---------- Records shown ----------

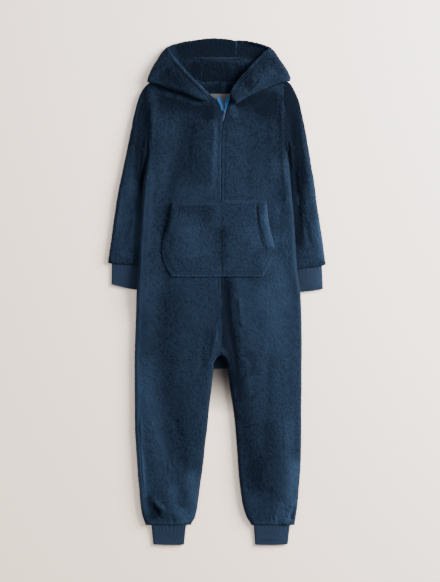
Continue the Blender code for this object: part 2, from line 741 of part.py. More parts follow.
def hood_side_grid(side):
    """Points of a hood side's outer surface: each row runs from its seam round to the front hem."""
    rows = HOOD_SIDES[side]
    under = np.array([0, 0.3, 0.62, 0.88])
    upper = np.array([0.25, 0.55, 0.84, 1])
    grid = []
    for i in range(len(rows["turn"])):
        row = {key: values[i] for key, values in rows.items()}
        seam = np.array([row["a_x"], row["a_y"]])
        turn = np.array([row["e_x"], row["e_y"]])
        hem = np.array([row["h_x"], row["h_y"]])
        radius = (row["top_e"] - row["under_e"]) / 2
        way = (turn - seam) / np.linalg.norm(turn - seam)
        radius_in = min(radius, np.linalg.norm(turn - seam) * 0.45)
        centre = turn - way * radius_in
        points = []
        for t in under:
            height = row["under_a"] + (row["under_e"] - row["under_a"]) * t
            points.append((*(seam + (centre - seam) * t), height))
        for angle in np.radians(np.linspace(-90, row["turn"], 6)):
            rise = radius * (1 + np.sin(angle))
            points.append((*(centre + way * radius_in * np.cos(angle)), row["under_e"] + rise))
        last = np.array(points[-1])
        end = np.array([*hem, row["top_h"]])
        points += [last + (end - last) * t for t in upper]
        grid.append(points)
    return np.array(grid, float)


def make_hood_side(side, material):
    grid = hood_side_grid(side)
    out = normals(grid, -1, slice(0, 3))
    # Where the neck seam turns under, the wall stands midway between its neighbours' directions
    midway = out[NECK_TURN_ROW - 1, :HOOD_UNDER] + out[NECK_TURN_ROW + 1, :HOOD_UNDER]
    out[NECK_TURN_ROW, :HOOD_UNDER] = midway / np.linalg.norm(midway, axis=-1, keepdims=True)
    inner = grid - out * HOOD_WALL
    return wall("hood_" + side, grid, inner, material)


def make_hood_centre(material):
    rows = HOOD_STRIP
    share = np.array([0, 0.12, 0.3, 0.5, 0.7, 0.88, 1])
    grid = []
    columns = (rows[c] for c in ("y", "left", "right", "under", "rise_to_brim"))
    for y, left, right, under, brim in zip(*columns):
        x = left + (right - left) * share
        heights = y + BRIM_BOW * brim * np.sin(np.pi * share)
        grid.append(np.stack([x, heights, np.full_like(x, under)], -1))
    grid = np.array(grid)
    out = normals(grid, -1)
    out[..., 0] = 0
    return wall("hood_centre", grid, grid - out * HOOD_WALL, material)


def tree_of(piece):
    mesh = piece.data
    return BVHTree.FromPolygons([v.co for v in mesh.vertices], [p.vertices for p in mesh.polygons])


def height_on(tree, x, y):
    """Height of a piece's upper side, in millimetres, at a place on the garment."""
    origin = Vector(((x + PLACE_X) * MM, (y + PLACE_Y) * MM, 0.2))
    return tree.ray_cast(origin, Vector((0, 0, -1)))[0].z / MM


def make_pocket(side, front, material):
    """A patch that lies on its front, made from the front's points moved out."""
    tree = tree_of(front)
    outline = POCKETS[side]
    sign = -1 if side == "left" else 1
    low, high = outline["y"][0], outline["y"][-1]
    outer, inner = [], []
    middle_rows = np.linspace(low + 30, high - 22, 5)
    for y in [low, low + POCKET_ROLL, *middle_rows, high - POCKET_ROLL, high]:
        edge = float(np.interp(y, outline["y"], outline["x"]))
        centre = float(along(CENTRE, "x", y)) + sign * (ZIP_GROOVE + SEAM)
        share = np.array([0, 0.03, 0.14, 0.3, 0.5, 0.7, 0.88, 0.97, 1])
        x = edge + (centre - edge) * share
        ground = np.array([height_on(tree, v, y) for v in x])
        ground[-2:] = height_on(tree, centre + sign * 5, y)
        gone_up = smooth((y - POCKET_MOUTH_Y) / 40) * smooth((high + 25 - y) / 60)
        from_mouth = np.abs(x - edge)
        mouth = gone_up * (1 - smooth((from_mouth - POCKET_BAND["width"]) / 8))
        gape = POCKET_GAPE["rise"] * gone_up * (1 - smooth(from_mouth / POCKET_GAPE["reach"]))
        under = ground + POCKET_CLEAR + gape
        border = np.minimum(share, 1 - share) * abs(edge - centre)
        round_off = rolled(np.minimum(border, min(y - low, high - y)) / POCKET_ROLL + 0.12)
        thick = (POCKET_WALL + POCKET_BAND["rise"] * mouth) * (0.45 + 0.55 * round_off)
        inner.append(np.stack([x, np.full_like(x, y), under], -1))
        outer.append(np.stack([x, np.full_like(x, y), under + thick], -1))
    return wall("pocket_" + side, np.array(outer), np.array(inner), material)


def tape_height(trees, y):
    """Top of the zip tapes: under both fronts' edges, all the way up."""
    tops = []
    for side, far, near in (("left", -22, -7), ("right", 24, 7)):
        centre = float(along(CENTRE, "x", y))
        tops.append(height_on(trees[side], centre + far, min(y, TAPE_TOPS["far"])))
        tops.append(height_on(trees[side], centre + near, min(y, TAPE_TOPS["near"])))
    return min(tops) - PLUSH - TAPE_CLEAR


def make_zip_tape(side, trees, material):
    rows = ZIP_TAPES[side]
    outer, inner = [], []
    for y in ZIP_ROWS:
        teeth, sewn = (float(np.interp(y, rows["y"], rows[c])) for c in ("teeth", "sewn"))
        x = np.array([teeth, (teeth + sewn) / 2, sewn])
        top = np.full(3, tape_height(trees, y))
        outer.append(np.stack([x, np.full(3, y), top], -1))
        inner.append(np.stack([x, np.full(3, y), top - TAPE], -1))
    return wall("zip_tape_" + side, np.array(outer), np.array(inner), material)


def make_chain(trees, material):
    """The closed row of teeth, as one bar; it ends under the slider's lower end."""
    outer, inner = [], []
    end = SLIDER["y"] - SLIDER["length"] / 2 - SEAM
    for y in [*ZIP_ROWS[(ZIP_ROWS > 640) & (ZIP_ROWS < end - 3)], end]:
        middle = float(along(CENTRE, "x", y))
        x = middle + CHAIN["width"] * np.array([-0.5, -0.3, 0.3, 0.5])
        base = tape_height(trees, y) + SEAM
        heights = base + CHAIN["tall"] * np.array([0.55, 1, 1, 0.55])
        outer.append(np.stack([x, np.full(4, y), heights], -1))
        inner.append(np.stack([x, np.full(4, y), np.full(4, base)], -1))
    return wall("zip_chain", np.array(outer), np.array(inner), material)


def block(low, high, taper=0.0):
    """Corner points and faces of a block whose top is drawn in by taper."""
    points = []
    for z, inset in ((low[2], 0), (high[2], taper)):
        x0, x1 = low[0] + inset, high[0] - inset
        y0, y1 = low[1] + inset, high[1] - inset
        points += [(x0, y0, z), (x1, y0, z), (x1, y1, z), (x0, y1, z)]
    faces = [(0, 3, 2, 1), (4, 5, 6, 7), (0, 1, 5, 4), (1, 2, 6, 5), (2, 3, 7, 6), (3, 0, 4, 7)]
    return points, faces


def slider_base(trees):
    return tape_height(trees, SLIDER["y"]) + SEAM


def make_slider(trees, material):
    """The slider's body and, over it, the bridge that the pull tab turns on, cut from one block."""
    base = slider_base(trees)
    x, y = SLIDER["x"], SLIDER["y"]
    half_width, half_length = SLIDER["width"] / 2, SLIDER["length"] / 2
    top = base + SLIDER["tall"]
    low, high = (x - half_width, y - half_length, base), (x + half_width, y + half_length, top)
    body = make_object("zip_slider", *block(low, high, SLIDER["taper"]), material)
    reach, half_bridge = BRIDGE["length"] / 2, BRIDGE["width"] / 2
    bridge_top = top + BRIDGE["opening"] + BRIDGE["bar"]
    low, high = (x - half_bridge, y - reach, top - BRIDGE["sunk"]), (x + half_bridge, y + reach, bridge_top)
    arch = make_object("bridge", *block(low, high), material)
    inside = reach - BRIDGE["post"]
    low, high = (x - half_width, y - inside, top), (x + half_width, y + inside, top + BRIDGE["opening"])
    opening = make_object("opening", *block(low, high), material)
    for target, operation, other in ((arch, "DIFFERENCE", opening), (body, "UNION", arch)):
        boolean = target.modifiers.new(operation, "BOOLEAN")
        boolean.operation = operation
        boolean.object = other
        other.hide_render = True
        other.display_type = "WIRE"
    return body


def make_pull(trees, material):
    """The pull tab: a plate with a window at its upper end, whose end bar lies under the bridge."""
    base = slider_base(trees) + SLIDER["tall"] + PULL["clear"]
    x, half_width = SLIDER["x"], PULL["width"] / 2
    high_y = SLIDER["y"] + PULL_WINDOW["bar"] / 2
    bend_y, low_y = high_y - PULL["straight"], high_y - PULL["length"]
    rows = []
    for y in (low_y, bend_y, high_y):
        middle = x + PULL["lean"] * min(y - bend_y, 0)
        rows.append([(middle - half_width, y, base), (middle + half_width, y, base)])
    lower = np.array(rows)
    plate = wall("zip_pull", lower + (0, 0, PULL["thick"]), lower, material)
    window_y = high_y - PULL_WINDOW["bar"]
    half_window = PULL_WINDOW["width"] / 2
    low = (x - half_window, window_y - PULL_WINDOW["length"], base - PULL["thick"])
    high = (x + half_window, window_y, base + 2 * PULL["thick"])
    window = make_object("window", *block(low, high), material)
    window.hide_render = True
    window.display_type = "WIRE"
    cut = plate.modifiers.new("window", "BOOLEAN")
    cut.object = window
    bevel = plate.modifiers.new("soft edges", "BEVEL")
    bevel.width = 0.2 * MM
    bevel.segments = 1
    return plate


def make_label(material):
    (x0, x1), (y0, y1) = LABEL["x"], LABEL["y"]
    outer, inner = [], []
    for y in (y0, (y0 + y1) / 2, y1):
        x = np.linspace(x0, x1, 3)
        base = PLUSH + LABEL["clear"]
        outer.append(np.stack([x, np.full(3, y), np.full(3, base + TAPE)], -1))
        inner.append(np.stack([x, np.full(3, y), np.full(3, base)], -1))
    return wall("neck_label", np.array(outer), np.array(inner), material)


def main():
    for old in list(bpy.data.objects):
        bpy.data.objects.remove(old)
    plush = make_material("plush", (0.02, 0.05, 0.095), 0.95)
    trees = {}
    for side in ("left", "right"):
        make_body_panel(side, -1, plush)
        front = make_body_panel(side, 1, plush)
        trees[side] = tree_of(front)
        make_pocket(side, front, plush)
        make_sleeve(side, plush)
        make_hood_side(side, plush)
    make_hood_centre(plush)
    knit = make_material("cuff_knit", (0.035, 0.075, 0.15), 0.9)
    for name in CUFFS:
        make_cuff(name, knit)
    tape = make_material("zip_tape", (0.06, 0.18, 0.38), 0.7)
    for side in ("left", "right"):
        make_zip_tape(side, trees, tape)
    moulded = make_material("zip_teeth", (0.03, 0.07, 0.14), 0.4)
    make_chain(trees, moulded)
    make_slider(trees, moulded)
    make_pull(trees, moulded)
    make_label(make_material("label", (0.36, 0.35, 0.33), 0.8))


main()
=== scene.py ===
import math

import bmesh
import bpy
import numpy as np
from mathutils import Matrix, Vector, noise
from mathutils.bvhtree import BVHTree


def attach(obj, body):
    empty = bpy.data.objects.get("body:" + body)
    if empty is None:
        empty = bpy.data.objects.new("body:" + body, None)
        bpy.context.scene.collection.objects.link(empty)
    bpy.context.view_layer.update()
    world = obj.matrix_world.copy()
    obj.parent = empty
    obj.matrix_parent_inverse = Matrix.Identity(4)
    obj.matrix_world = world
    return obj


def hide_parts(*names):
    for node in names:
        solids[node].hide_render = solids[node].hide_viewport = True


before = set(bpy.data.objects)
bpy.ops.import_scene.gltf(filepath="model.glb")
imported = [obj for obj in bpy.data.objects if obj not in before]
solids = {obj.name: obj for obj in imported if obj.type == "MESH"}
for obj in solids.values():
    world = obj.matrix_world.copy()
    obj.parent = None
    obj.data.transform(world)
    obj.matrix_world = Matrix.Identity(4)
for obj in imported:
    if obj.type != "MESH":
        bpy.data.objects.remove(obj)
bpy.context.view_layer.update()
mm = 0.001

# Places on the garment are in millimetres: x from the middle of the neck, y from the ends of the
# ankle cuffs. neckShift moves them to the frame, in metres.
neckShift = Vector((0.005, -0.6342, 0))


def place(x, y, z=0.0):
    return Vector((x, y, z)) * mm + neckShift


def say(words):
    print("scene:", words)


# Shader maths
class Wire:
    # a socket, or a sum of sockets
    def __init__(self, finish, socket):
        self.finish, self.socket = finish, socket

    def __add__(self, other):
        return self.finish.maths("ADD", self, other)

    def __sub__(self, other):
        return self.finish.maths("SUBTRACT", self, other)

    def __rsub__(self, other):
        return self.finish.maths("SUBTRACT", other, self)

    def __mul__(self, other):
        return self.finish.maths("MULTIPLY", self, other)

    __radd__ = __add__
    __rmul__ = __mul__


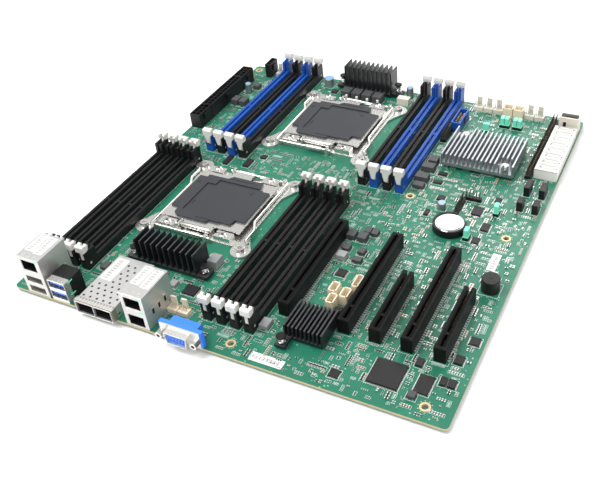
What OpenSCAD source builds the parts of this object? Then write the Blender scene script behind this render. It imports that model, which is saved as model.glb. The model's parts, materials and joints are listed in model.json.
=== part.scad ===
// Dual-processor server motherboard, 305 x 330 mm.
// Lengths are in millimetres. Places on the board are measured from its left rear corner:
// x runs along the rear connector edge, y towards the front edge, z up from the top face.
// The finished part's origin is the rear mounting hole on the expansion side, at the underside.

/* [Board] */
// Width along the rear edge
board_w = 305; // [300:1:330]
// Depth from rear to front edge
board_d = 330; // [330:1:340]
// Laminate thickness
board_t = 1.6; // [1.2:0.1:2.4]
// Corner radius
corner_r = 3; // [1:0.5:5]
// Radius of a mounting hole
mount_hole_r = 1.98; // [1.8:0.01:2.2]

/* [Memory sockets] */
// Centre distance between neighbouring sockets
dimm_pitch = 10; // [9.4:0.1:11]
// Width of a socket
dimm_w = 6.2; // [5.6:0.1:7]
// Length of a socket
dimm_l = 141; // [140:0.5:142]
// Height of the long part of a socket
dimm_h = 6.5; // [6:0.1:8]
// Height of the towers at its ends
tower_h = 14.3; // [13:0.1:14.5]
// Length of a tower
tower_l = 10; // [9:0.5:12]
// Height of a closed latch
latch_h = 20.2; // [19:0.1:21]

/* [Expansion slots] */
// Centre distance between slot positions
slot_pitch = 20.32; // [20.32]
// Slot width
slot_w = 7.5; // [7:0.1:8]
// Slot height
slot_h = 11.25; // [11:0.05:12]

/* [Processor sockets] */
// Half the spacing of the heat sink studs
stud_half = 40; // [40]
// Outer half width of the clamping frame
frame_half = 38; // [36:0.5:40]
// Frame sheet thickness
frame_t = 1.8; // [1.2:0.1:2]
// Radius of the lever wire
wire_r = 1.1; // [0.8:0.1:1.2]
// Clearance between a turning pin and its bore
fit_gap = 0.06; // [0.02:0.01:0.1]

/* [Heat sinks] */
// Height of the rear regulator heat sink
rear_sink_h = 20; // [16:0.5:22]
// Height of the front regulator heat sink
front_sink_h = 24; // [18:0.5:26]
// Height of the chipset heat sink
chipset_sink_h = 13; // [11:0.5:18]
// Thickness of a fin
fin_t = 1.2; // [0.8:0.1:1.4]

/* [Rear connectors] */
// Height of the network and double USB stack
lan_usb_h = 31; // [29:0.5:32]
// Height of the double network stack
dual_lan_h = 26.7; // [25:0.1:28]
// Depth of the pluggable transceiver cage
cage_l = 47.6; // [45:0.1:49]
// Height of the pluggable transceiver cage
cage_h = 9.8; // [9.6:0.1:11]

/* [Hidden] */
$fn = 32;
eps = 0.01;
through = 50;

// Mounting holes; the second one is the part's origin
datum = [288.49, 10.16];
mount_holes = [[164.03, 10.16], datum, [288.49, 165.1], [210.3, 187.4], [5.6, 322.6]];

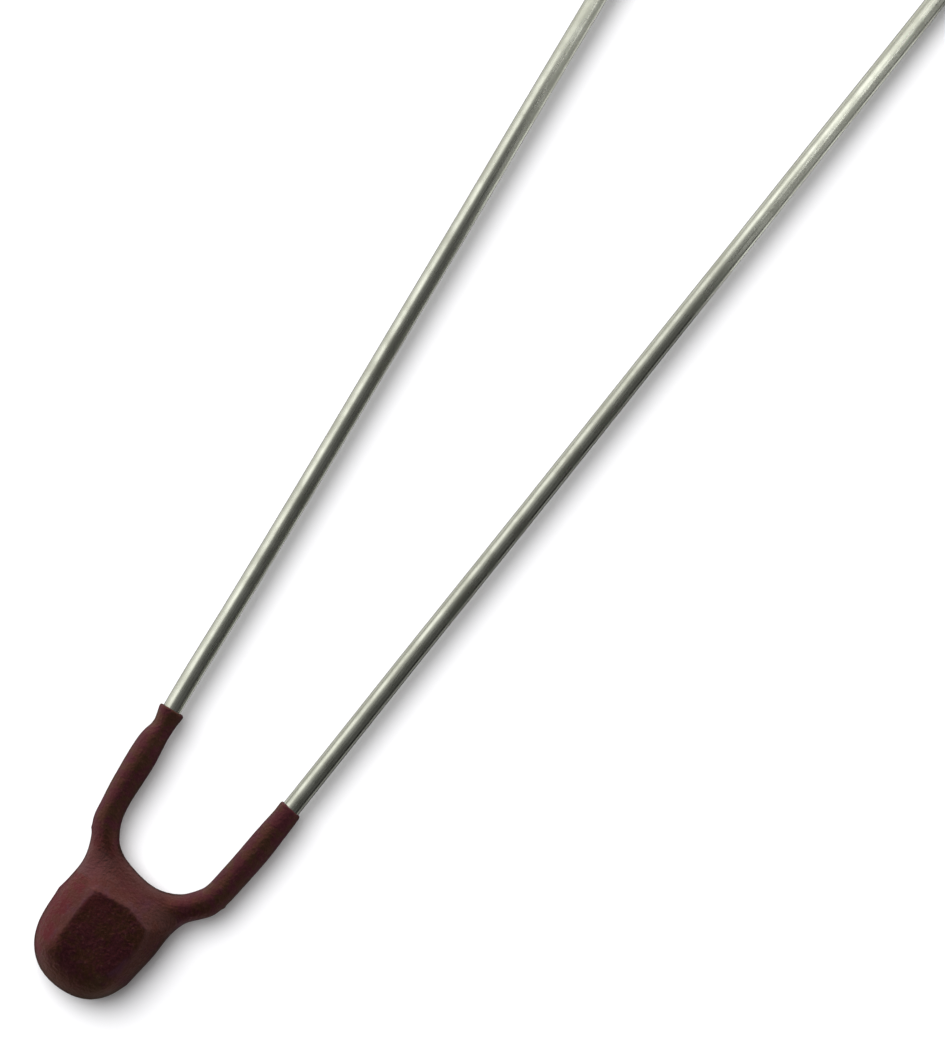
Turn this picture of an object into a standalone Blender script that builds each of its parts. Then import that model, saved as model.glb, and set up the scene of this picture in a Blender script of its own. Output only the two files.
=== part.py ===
"""Temperature-sensing resistor: a ceramic chip in a dipped resin coating, with two bare leads.

Units are metres, written as millimetres times MM. +X runs across the bead, +Y runs along it
towards the lead tips and +Z points up. The origin is the middle of the bead's flat underside,
which lies on the same level as the two lead tips.
"""

import math

import bmesh
import bpy
from mathutils import Vector

MM = 0.001

# Wire, and the gap that every piece keeps to its neighbour
WIRE_RADIUS = 0.25 * MM
FIT_GAP = 0.01 * MM

# Ceramic chip and its two silver faces
CHIP_WIDTH = 1.50 * MM
CHIP_LENGTH = 1.60 * MM
CHIP_THICKNESS = 1.50 * MM
CHIP_MIDDLE_Y = 0.08 * MM
CHIP_EDGE_BREAK = 0.03 * MM
ELECTRODE_THICKNESS = 0.02 * MM
ELECTRODE_BORDER = 0.04 * MM

# Resin over the chip's two large faces, and the level that everything in the bead is centred on
FACE_COAT = 0.13 * MM
MID_LEVEL = CHIP_THICKNESS / 2 + FACE_COAT

# Solder fillets between each wire and its silver face
SOLDER_REACH = 0.38 * MM
SOLDER_HALF_LENGTH = 0.55 * MM
SOLDER_HALF_HEIGHT = 0.40 * MM
SOLDER_MIDDLE_Y = 0.25 * MM

# Leads: corners of each wire's path in plan, in millimetres. The coated stretch runs from where
# the wire leaves the chip to its collar, and the bare stretch runs on to the cut tip. Over the
# bow's length before its tip a lead bends down to rest on the underside's level.
LEAD_START_Y = -0.15 * MM
LEAD_TIP_Y = 40.0 * MM
LEFT_TIP_X = -4.20 * MM
RIGHT_TIP_X = 4.465 * MM
LEAD_BEND_RADIUS = 1.2 * MM
LEAD_BEND_STEPS = 3
LONGEST_ARC_SHARE = 0.45
SLIGHT_TURN = math.radians(5)
BOW_LENGTH = 14.0 * MM
BOW_STEPS = 5
COLLAR_OVERRUN = 0.35 * MM
LEFT_COATED_CORNERS = (
    (-1.18, 1.75), (-1.48, 2.35), (-1.635, 2.95), (-1.745, 4.10), (-1.768, 5.44), (-1.836, 6.02),
)
LEFT_BARE_CORNERS = ((-2.06, 9.66),)
LEFT_TURN_Y = 1.25 * MM
RIGHT_COATED_CORNERS = (
    (1.13, 1.35), (1.42, 1.82), (1.80, 2.28), (1.915, 2.70), (2.015, 3.57), (2.14, 4.88),
    (2.185, 5.60),
)
RIGHT_BARE_CORNERS = ()
RIGHT_TURN_Y = 0.95 * MM

# Bead, row by row from the low end up: the left edge, the left and right limits of the raised
# face, the right edge, then how far the face lies below the bead's flat top and how far the
# flank lies above the middle level.
BEAD_ROWS = (
    ((-1.29, -1.10), (-0.80, -0.98), (0.80, -1.00), (1.06, -1.10), 0.00, 0.52),
    ((-1.52, -0.58), (-0.88, -0.58), (0.92, -0.58), (1.30, -0.58), 0.00, 0.44),
    ((-1.59, -0.01), (-0.88, -0.01), (0.97, -0.01), (1.38, -0.01), 0.00, 0.44),
    ((-1.61, 0.48), (-0.86, 0.48), (1.00, 0.48), (1.44, 0.48), 0.00, 0.44),
    ((-1.52, 1.00), (-0.77, 1.04), (0.90, 0.92), (1.47, 1.00), 0.00, 0.43),
    ((-1.50, 1.39), (-0.86, 1.39), (0.92, 1.36), (1.55, 1.39), 0.28, 0.40),
    ((-1.54, 1.68), (-0.88, 1.70), (1.02, 1.66), (1.69, 1.68), 0.43, 0.37),
)
FACE_TOP_ROW = 4
FACE_SPANS = 4
# The face's top edge has a blunt corner past its middle: the places of its five points along a
# straight line, and how far they, and those of the next row, stand above it
EVEN_SHARES = (0.0, 0.25, 0.50, 0.75, 1.0)
FACE_TOP_SHARES = (0.0, 0.29, 0.58, 0.79, 1.0)
FACE_TOP_RISES = (0.0, 0.085, 0.17, 0.085, 0.0)
NEXT_ROW_RISES = (0.0, 0.05, 0.10, 0.06, 0.0)
NO_RISES = (0.0, 0.0, 0.0, 0.0, 0.0)
FLANK_SHARE = 0.86
# Low end of the bead between its two lower corners
LOW_END = ((-0.79, -1.52), (-0.08, -1.66), (0.60, -1.52))
LOW_FLANK_SHARE = 0.70
LOW_FLANK_HEIGHT = 0.52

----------

Set exercise: Only the lines from the one containing "make_pocket(side, front, plush)" to the one containing "bpy.data.objects.remove(obj)" are to be printed, both ends included, exactly as written.

Response:
        make_pocket(side, front, plush)
        make_sleeve(side, plush)
        make_hood_side(side, plush)
    make_hood_centre(plush)
    knit = make_material("cuff_knit", (0.035, 0.075, 0.15), 0.9)
    for name in CUFFS:
        make_cuff(name, knit)
    tape = make_material("zip_tape", (0.06, 0.18, 0.38), 0.7)
    for side in ("left", "right"):
        make_zip_tape(side, trees, tape)
    moulded = make_material("zip_teeth", (0.03, 0.07, 0.14), 0.4)
    make_chain(trees, moulded)
    make_slider(trees, moulded)
    make_pull(trees, moulded)
    make_label(make_material("label", (0.36, 0.35, 0.33), 0.8))


main()
=== scene.py ===
import math

import bmesh
import bpy
import numpy as np
from mathutils import Matrix, Vector, noise
from mathutils.bvhtree import BVHTree


def attach(obj, body):
    empty = bpy.data.objects.get("body:" + body)
    if empty is None:
        empty = bpy.data.objects.new("body:" + body, None)
        bpy.context.scene.collection.objects.link(empty)
    bpy.context.view_layer.update()
    world = obj.matrix_world.copy()
    obj.parent = empty
    obj.matrix_parent_inverse = Matrix.Identity(4)
    obj.matrix_world = world
    return obj


def hide_parts(*names):
    for node in names:
        solids[node].hide_render = solids[node].hide_viewport = True


before = set(bpy.data.objects)
bpy.ops.import_scene.gltf(filepath="model.glb")
imported = [obj for obj in bpy.data.objects if obj not in before]
solids = {obj.name: obj for obj in imported if obj.type == "MESH"}
for obj in solids.values():
    world = obj.matrix_world.copy()
    obj.parent = None
    obj.data.transform(world)
    obj.matrix_world = Matrix.Identity(4)
for obj in imported:
    if obj.type != "MESH":
        bpy.data.objects.remove(obj)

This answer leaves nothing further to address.